Para o economista, que dirigiu a Instituição Financeira Independente (IFI) e foi secretário de Fazenda do Estado de São Paulo, ainda falta muito para o governo restaurar a credibilidade de sua política fiscal, E arrisca dizer que o governo pode ter perdido uma “oportunidade de ouro” de mostrar um compromisso mais efetivo com a estabilização da relação dívida/PIB.

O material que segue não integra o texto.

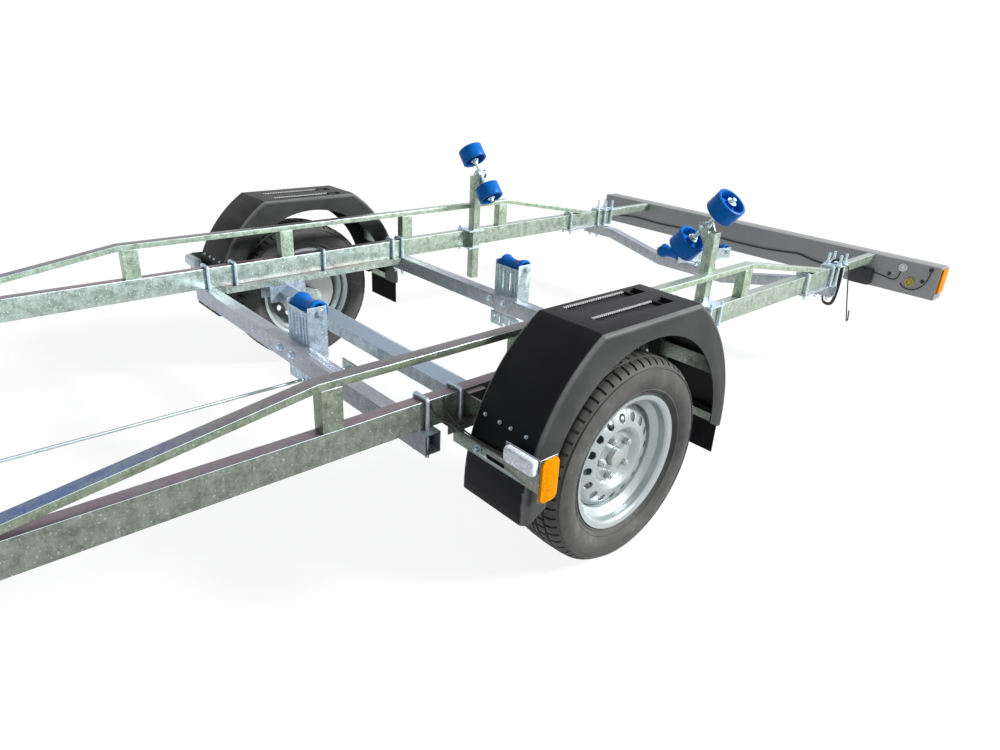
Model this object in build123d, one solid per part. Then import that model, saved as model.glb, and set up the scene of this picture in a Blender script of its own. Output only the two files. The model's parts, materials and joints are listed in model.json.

— As medidas são positivas, mas insuficientes para recobrar a credibilidade na política fiscal e alcançar as condições de sustentabilidade da dívida/PIB. Além disso, a introdução da mudança na faixa de isenção do Imposto de Renda adiciona incertezas e pode representar custos, a depender da compensação — afirmou, indicando esse ponto como a principal razão para a escalada do dólar. — Essa medida deveria ser discutida no âmbito de uma reforma da tributação da renda. E não colocada como se fosse uma espécie de contraponto ao próprio pacote de ajuste.
Salto questiona a previsão de Haddad de economia de R$ 70 bilhões em dois anos:
— O valor é baixo para dois anos, e mesmo assim contempla um risco grande. Falta detalhamento das ações, além de medidas com maior fôlego para conter as despesas de 2025 em diante.
Para o economista, a demora do governo para apresentar o pacote também contribuiu para a avaliação negativa dos agentes no mercado financeiro:
— O governo criou uma expectativa de que o pacote seria suficiente para ajustar as contas às regras do novo arcabouço fiscal. Ocorre que isso não está garantido. É um pacote insuficiente e ainda acompanhado de medida tributária inesperada, ao menos para este momento.